** Begin Supplied material **

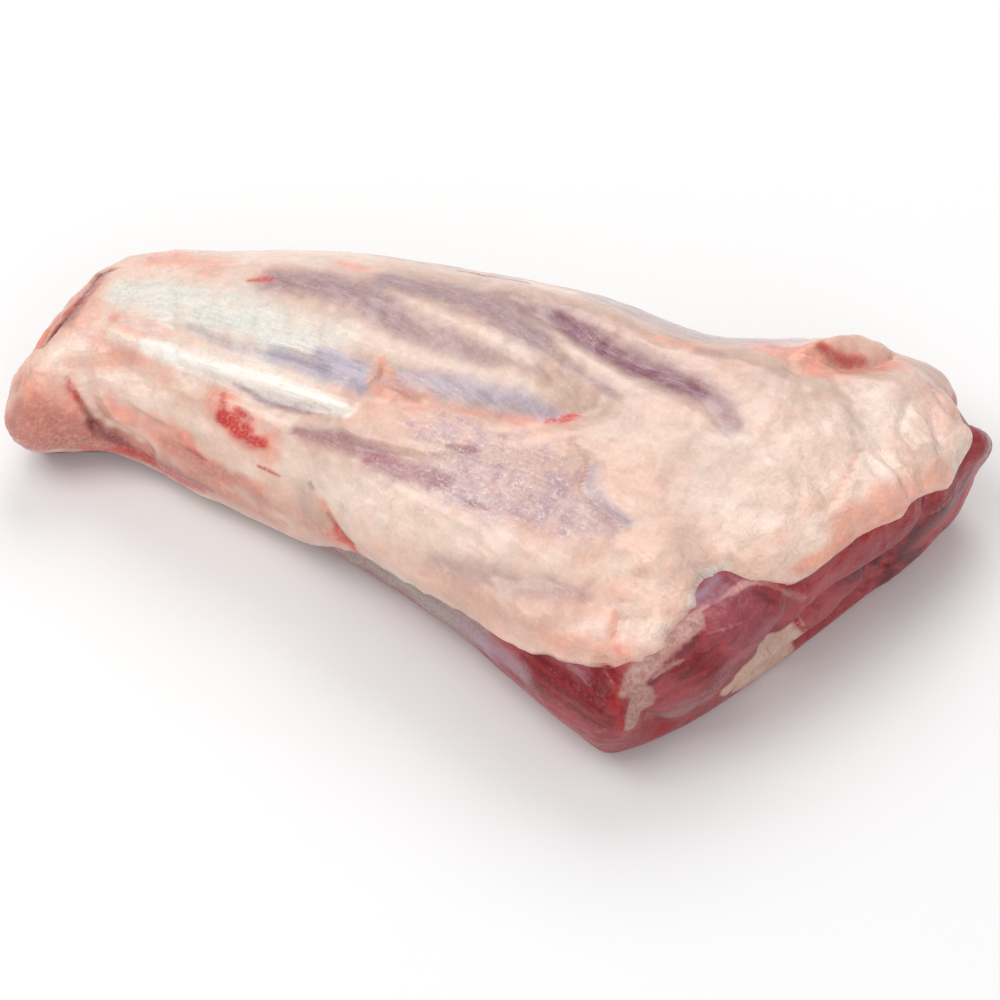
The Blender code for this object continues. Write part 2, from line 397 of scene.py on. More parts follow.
FACE_RELIEF: tuple[Stroke, ...] = (
    # seam between shin and calf
    Stroke(((1.16, 78), (1.4, 64), (1.75, 20), (1.55, 300), (1.25, 290)), 2.6, -2.4),
    # seam between calf and heel
    Stroke(((1.27, 126), (1.61, 150), (1.8, 168), (1.76, 250), (1.5, 272)), 2.4, -2.0),
)

FAT_RELIEF: tuple[Stroke, ...] = (
    # long tendon
    Stroke(((0.055, 68), (0.1, 60.5), (0.192, 55), (0.325, 54.8), (0.45, 56.5)), 2.0, 1.5, 0.5),
    Stroke(((0.14, 69), (0.24, 66), (0.38, 65.5)), 2.0, -0.9),  # groove over the tendon
    Stroke(((0.2, 49), (0.33, 47.5), (0.45, 50)), 1.8, -1.0),  # groove under the tendon
    Stroke(((0.18, 52), (0.3, 50.3), (0.43, 52.8)), 0.7, -0.8),  # crisp lower side of the tendon
    # crease behind the knob
    Stroke(((0.024, 44), (0.038, 36), (0.055, 25), (0.065, 18), (0.075, 10)), 1.4, -0.9, 0.3),
    Stroke(((0.08, 6), (0.098, -1), (0.135, -7), (0.17, -10)), 2.0, -1.0),  # hollow behind the knob
    Stroke(
        ((-0.045, 110), (-0.055, 101), (-0.05, 93), (-0.05, 80), (-0.06, 71), (-0.08, 60)), 1.3, -1.6, 0.4
    ),
    # cleft's bottom
    Stroke(((-0.15, 50), (-0.2, 64), (-0.22, 76), (-0.2, 90), (-0.13, 106)), 1.6, -0.8, 0.6),
    Stroke(((0.495, 16), (0.531, 10), (0.561, 6)), 1.6, -0.8),  # crease's bottom
    Stroke(((0.75, 80), (0.788, 76), (0.808, 69), (0.834, 67), (0.878, 66)), 1.2, -0.7),  # fold's bottom
    Stroke(((0.97, 134), (0.995, 130), (1.01, 126)), 0.9, -0.9),
    Stroke(((0.95, 140), (0.97, 138), (0.99, 141)), 0.8, -0.8),
    Stroke(((0.955, 127), (0.97, 121), (0.99, 120)), 0.8, -0.8),
    Stroke(((0.99, 112), (1.02, 111), (1.12, 112)), 0.9, -1.1),
    Stroke(((0.965, 108), (0.985, 99), (0.993, 93)), 0.8, -0.6),
    Stroke(((0.95, 46), (0.955, 42)), 1.1, -1.2),  # pit in the near fat
    Stroke(((0.842, 130), (0.85, 140), (0.85, 150)), 2.2, 1.1, 0.3),  # top lip
    # shadow round the top lip
    Stroke(((0.84, 127), (0.866, 130.5), (0.888, 138), (0.89, 148)), 0.9, -1.6, 0.3),
    Stroke(((0.02, 54), (0.06, 50), (0.1, 47), (0.15, 38)), 1.5, -0.7),
    Stroke(((0.06, 44), (0.1, 36), (0.16, 26)), 1.4, 0.6),
    Stroke(((0.12, 24), (0.19, 19), (0.26, 22)), 1.3, -0.7),
    Stroke(((0.14, 12), (0.2, 13), (0.3, 8)), 1.2, -0.7),
    Stroke(((0.17, 33), (0.23, 30), (0.28, 24)), 1.8, 0.6),
    Stroke(((-0.08, 42), (-0.05, 28), (-0.03, 14)), 0.8, -0.9),  # fold over the knob's end
    Stroke(((0.4, 40), (0.46, 43), (0.53, 46), (0.6, 52)), 1.8, -0.6, 0.5),
    Stroke(((0.37, 46), (0.46, 49), (0.56, 53), (0.62, 58)), 1.2, 0.5, 0.5),
    Stroke(((0.45, 66), (0.455, 72), (0.44, 78)), 0.8, 0.5),
    Stroke(((0.93, 62), (0.97, 57), (0.985, 48)), 2.2, 0.9),
    Stroke(((0.55, 26), (0.66, 28), (0.78, 34)), 2.4, 0.6),
)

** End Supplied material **

§ Task statement
Repeat the data above, word for word.

§ Reply
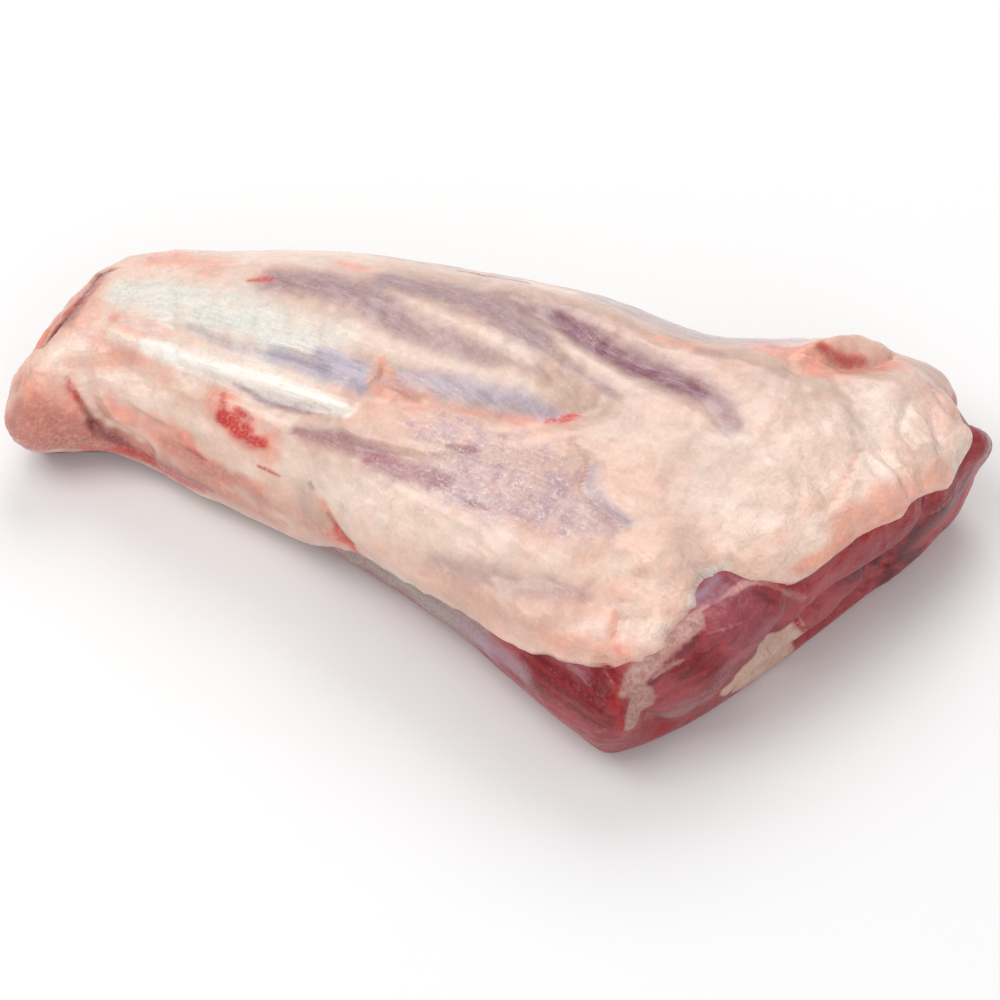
The Blender code for this object continues. Write part 2, from line 397 of scene.py on. More parts follow.
FACE_RELIEF: tuple[Stroke, ...] = (
    # seam between shin and calf
    Stroke(((1.16, 78), (1.4, 64), (1.75, 20), (1.55, 300), (1.25, 290)), 2.6, -2.4),
    # seam between calf and heel
    Stroke(((1.27, 126), (1.61, 150), (1.8, 168), (1.76, 250), (1.5, 272)), 2.4, -2.0),
)

FAT_RELIEF: tuple[Stroke, ...] = (
    # long tendon
    Stroke(((0.055, 68), (0.1, 60.5), (0.192, 55), (0.325, 54.8), (0.45, 56.5)), 2.0, 1.5, 0.5),
    Stroke(((0.14, 69), (0.24, 66), (0.38, 65.5)), 2.0, -0.9),  # groove over the tendon
    Stroke(((0.2, 49), (0.33, 47.5), (0.45, 50)), 1.8, -1.0),  # groove under the tendon
    Stroke(((0.18, 52), (0.3, 50.3), (0.43, 52.8)), 0.7, -0.8),  # crisp lower side of the tendon
    # crease behind the knob
    Stroke(((0.024, 44), (0.038, 36), (0.055, 25), (0.065, 18), (0.075, 10)), 1.4, -0.9, 0.3),
    Stroke(((0.08, 6), (0.098, -1), (0.135, -7), (0.17, -10)), 2.0, -1.0),  # hollow behind the knob
    Stroke(
        ((-0.045, 110), (-0.055, 101), (-0.05, 93), (-0.05, 80), (-0.06, 71), (-0.08, 60)), 1.3, -1.6, 0.4
    ),
    # cleft's bottom
    Stroke(((-0.15, 50), (-0.2, 64), (-0.22, 76), (-0.2, 90), (-0.13, 106)), 1.6, -0.8, 0.6),
    Stroke(((0.495, 16), (0.531, 10), (0.561, 6)), 1.6, -0.8),  # crease's bottom
    Stroke(((0.75, 80), (0.788, 76), (0.808, 69), (0.834, 67), (0.878, 66)), 1.2, -0.7),  # fold's bottom
    Stroke(((0.97, 134), (0.995, 130), (1.01, 126)), 0.9, -0.9),
    Stroke(((0.95, 140), (0.97, 138), (0.99, 141)), 0.8, -0.8),
    Stroke(((0.955, 127), (0.97, 121), (0.99, 120)), 0.8, -0.8),
    Stroke(((0.99, 112), (1.02, 111), (1.12, 112)), 0.9, -1.1),
    Stroke(((0.965, 108), (0.985, 99), (0.993, 93)), 0.8, -0.6),
    Stroke(((0.95, 46), (0.955, 42)), 1.1, -1.2),  # pit in the near fat
    Stroke(((0.842, 130), (0.85, 140), (0.85, 150)), 2.2, 1.1, 0.3),  # top lip
    # shadow round the top lip
    Stroke(((0.84, 127), (0.866, 130.5), (0.888, 138), (0.89, 148)), 0.9, -1.6, 0.3),
    Stroke(((0.02, 54), (0.06, 50), (0.1, 47), (0.15, 38)), 1.5, -0.7),
    Stroke(((0.06, 44), (0.1, 36), (0.16, 26)), 1.4, 0.6),
    Stroke(((0.12, 24), (0.19, 19), (0.26, 22)), 1.3, -0.7),
    Stroke(((0.14, 12), (0.2, 13), (0.3, 8)), 1.2, -0.7),
    Stroke(((0.17, 33), (0.23, 30), (0.28, 24)), 1.8, 0.6),
    Stroke(((-0.08, 42), (-0.05, 28), (-0.03, 14)), 0.8, -0.9),  # fold over the knob's end
    Stroke(((0.4, 40), (0.46, 43), (0.53, 46), (0.6, 52)), 1.8, -0.6, 0.5),
    Stroke(((0.37, 46), (0.46, 49), (0.56, 53), (0.62, 58)), 1.2, 0.5, 0.5),
    Stroke(((0.45, 66), (0.455, 72), (0.44, 78)), 0.8, 0.5),
    Stroke(((0.93, 62), (0.97, 57), (0.985, 48)), 2.2, 0.9),
    Stroke(((0.55, 26), (0.66, 28), (0.78, 34)), 2.4, 0.6),
)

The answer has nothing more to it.